Practical disputes are likely. Questions may arise over how and when temperatures are measured, what happens during short-term outages, and how to treat rooms like kitchens that tend to run hotter. Industry representatives have already flagged scenarios where a landlord cools bedrooms and living rooms but a kitchen occasionally spikes above 82°F — raising questions about whether the entire unit is technically out of compliance.[laist.com] Clear guidance on measurement methods, averaging periods, and exceptions will matter for both owners and tenants.

Why LA’s move matters beyond Southern California

LA’s cooling mandate is not happening in a vacuum.
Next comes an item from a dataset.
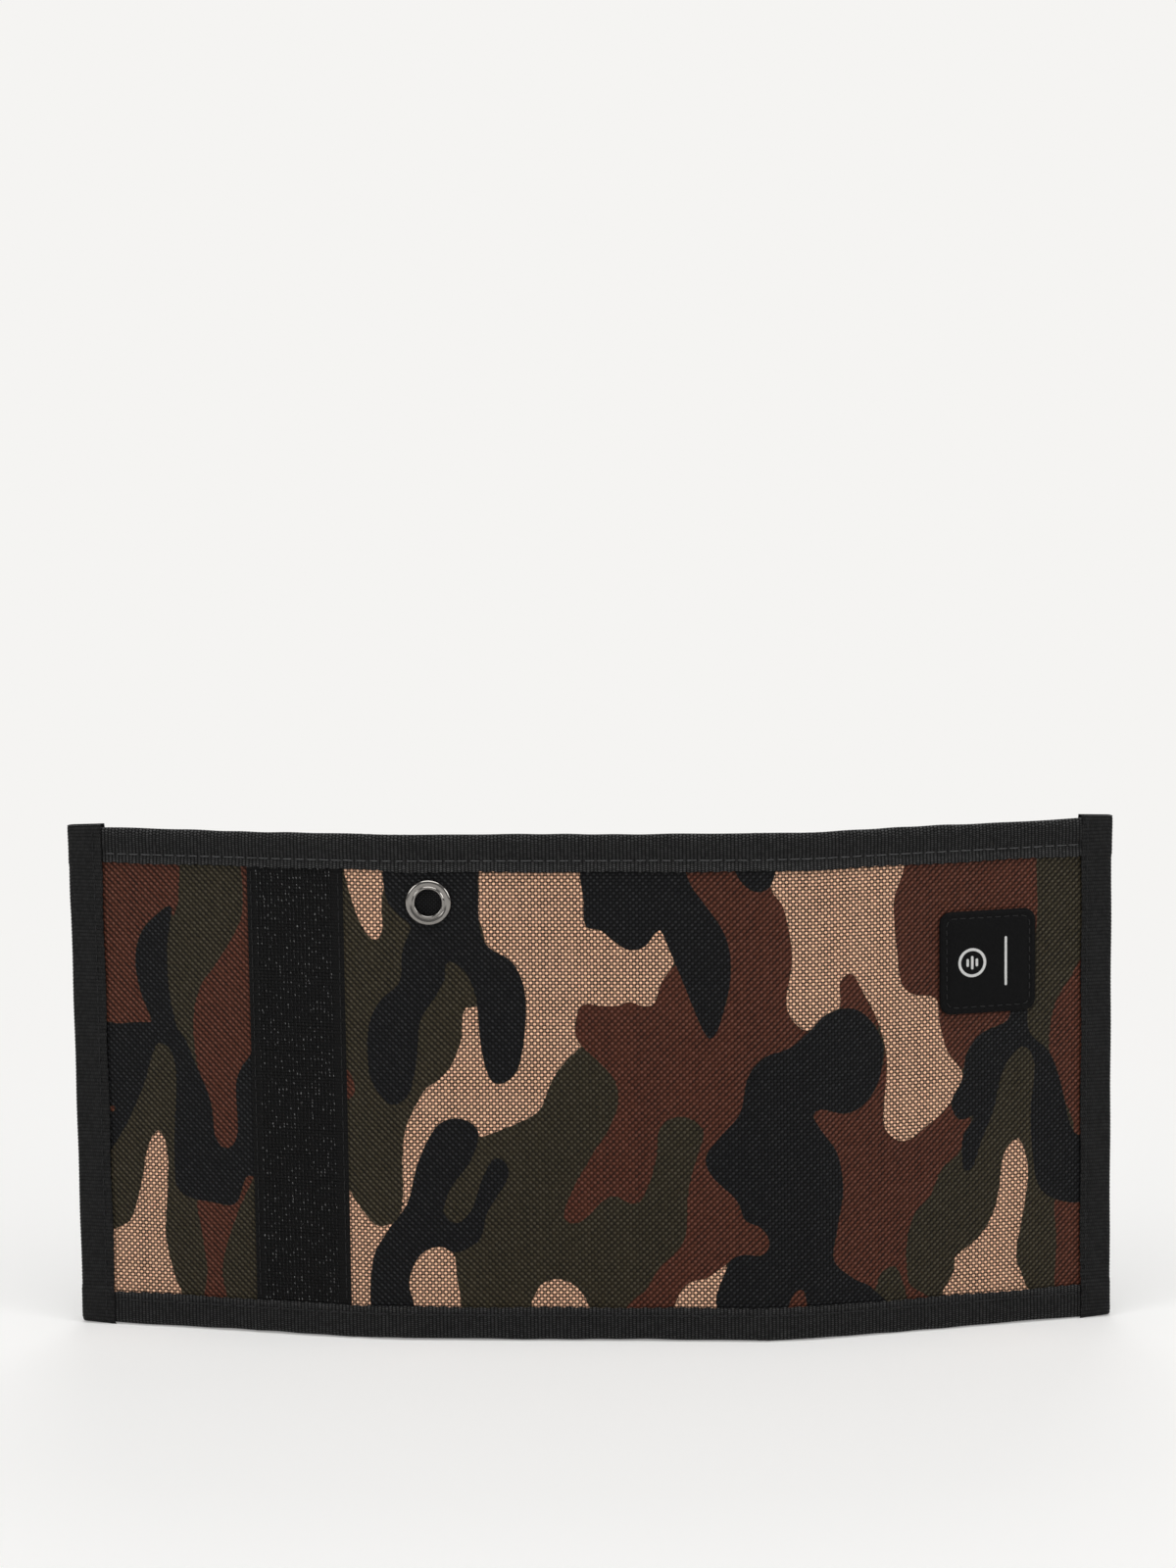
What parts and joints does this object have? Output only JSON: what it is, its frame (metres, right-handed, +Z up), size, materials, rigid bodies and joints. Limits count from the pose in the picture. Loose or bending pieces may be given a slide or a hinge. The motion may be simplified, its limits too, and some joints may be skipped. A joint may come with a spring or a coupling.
{
  "type": "trifold wallet",
  "caption": "Trifold nylon wallet with bound edges, a chain eyelet, hook-and-loop closure, card pockets and a zipped coin pocket, standing part open.",
  "frame": {"origin": "underside of the centre panel's bottom binding, in the middle of the panel, level with the shell's inner face", "axes": "+X along the centre panel towards the right flap, +Y into the wallet's inside, away from the printed outside, +Z up"},
  "size_m": [0.2622, 0.0313, 0.1287],
  "materials": {
    "printed_nylon": "coated plain-weave nylon with a four-colour camouflage print",
    "lining_nylon": "plain-weave lining nylon",
    "binding_tape": "ribbed grosgrain tape",
    "hook_tape": "nylon hook tape",
    "loop_tape": "brushed nylon loop tape",
    "zip_tape": "twill zip tape",
    "zip_coil": "nylon coil",
    "zip_metal": "satin nickel plate",
    "nickel": "bright nickel plate",
    "label_leather": null,
    "thread": "black polyester sewing thread"
  },
  "bodies": {
    "center_panel": {"shell_center_lower_left": "printed_nylon", "shell_center_lower_right": "printed_nylon", "shell_center_upper_left": "printed_nylon", "shell_center_upper_right": "printed_nylon", "divider_center": "lining_nylon", "top_binding_center": "binding_tape", "divider_binding_center": "binding_tape", "bottom_binding_center": "binding_tape", "eyelet_flange": "nickel", "eyelet_washer": "nickel", "card_pocket_back": "lining_nylon", "card_pocket_middle": "lining_nylon", "card_pocket_front": "lining_nylon", "card_pocket_back_trim": "binding_tape", "card_pocket_middle_trim": "binding_tape", "card_pocket_front_trim": "binding_tape"},
    "left_spine": {"shell_left_spine": "printed_nylon", "divider_left_spine": "lining_nylon", "top_binding_left_spine": "binding_tape", "divider_binding_left_spine": "binding_tape", "bottom_binding_left_spine": "binding_tape"},
    "left_flap": {"shell_left_flap": "printed_nylon", "divider_left_flap": "lining_nylon", "top_binding_left_flap": "binding_tape", "divider_binding_left_flap": "binding_tape", "bottom_binding_left_flap": "binding_tape", "end_binding_left": "binding_tape", "hook_tape": "hook_tape", "coin_pocket_lower_panel": "lining_nylon", "coin_pocket_upper_panel": "lining_nylon", "zip_tape_upper": "zip_tape", "zip_coil_upper": "zip_coil", "zip_tape_lower": "zip_tape", "zip_coil_lower": "zip_coil", "zip_stop_closed": "nickel", "zip_stop_open": "nickel"},
    "right_spine": {"shell_right_spine": "printed_nylon", "divider_right_spine": "lining_nylon", "top_binding_right_spine": "binding_tape", "divider_binding_right_spine": "binding_tape", "bottom_binding_right_spine": "binding_tape"},
    "right_flap": {"shell_right_flap": "printed_nylon", "divider_right_flap": "lining_nylon", "top_binding_right_flap": "binding_tape", "divider_binding_right_flap": "binding_tape", "bottom_binding_right_flap": "binding_tape", "end_binding_right": "binding_tape", "slip_pocket": "lining_nylon", "loop_tape": "loop_tape", "label_patch": "label_leather"},
    "zip_slider": {"zip_slider_body": "zip_metal"},
    "zip_pull": {"zip_pull_tab": "zip_metal"}
  },
  "joints": [
    {"name": "left_inner_fold", "type": "hinge", "parent": "center_panel", "child": "left_spine", "pos_m": [-0.0443, 0, 0], "axis": [0, 0, -1], "range_deg": [-5.5, 84.5]},
    {"name": "left_outer_fold", "type": "hinge", "parent": "left_spine", "child": "left_flap", "pos_m": [-0.05286, 0.00082, 0], "axis": [0, 0, -1], "range_deg": [-5.5, 84.5]},
    {"name": "right_inner_fold", "type": "hinge", "parent": "center_panel", "child": "right_spine", "pos_m": [0.0443, 0, 0], "axis": [0, 0, 1], "range_deg": [-9.2, 80.8]},
    {"name": "right_outer_fold", "type": "hinge", "parent": "right_spine", "child": "right_flap", "pos_m": [0.05753, 0.00214, 0], "axis": [0, 0, 1], "range_deg": [-9.2, 80.8]},
    {"name": "zip_slide", "type": "slide", "parent": "left_flap", "child": "zip_slider", "axis": [0.9816, -0.1908, 0], "range_m": [0, 0.0404]},
    {"name": "pull_tab_swing", "type": "hinge", "parent": "zip_slider", "child": "zip_pull", "pos_m": [-0.11004, 0.01693, 0.092], "axis": [0, 0, 1], "range_deg": [0, 180]}
  ],
  "couplings": [
    {"joint": "left_outer_fold", "follows": "left_inner_fold", "ratio": 1},
    {"joint": "right_outer_fold", "follows": "right_inner_fold", "ratio": 1}
  ]
}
LAist notes that other U.S. cities, including Palm Springs and Dallas, already cap maximum indoor temperatures at different levels — 80°F and 85°F, respectively — creating an emerging patchwork of heat standards.[laist.com] As more jurisdictions confront deadly heat waves, the 82°F benchmark recommended by California housing officials could become a de facto reference point for future codes.[hcd.ca.gov]

For landlords and investors, these developments signal that climate-driven health protections are beginning to show up directly in building-level obligations. Just as smoke detectors, carbon monoxide alarms, and winter heating became non-negotiable over time, keeping homes safely cool during heat waves is moving from best practice to legal duty.

Owners with portfolios in hotter markets may want to start stress-testing assets today: mapping which units already have reliable cooling, where electrical systems can support upgrades, and how future mandates might affect capital planning, insurance costs, and rent strategies. Tenants and advocates, meanwhile, are likely to see LA’s ordinance as proof of concept — an example they can point to when pushing for stronger protections in other regions.

How quickly those ideas spread will depend on local climate risk, housing capacity, and the ability of jurisdictions to design and enforce nuanced standards. But the direction of travel is clear: in more of the country, staying cool enough indoors is on its way to being treated as a basic condition of habitable housing, not a luxury amenity.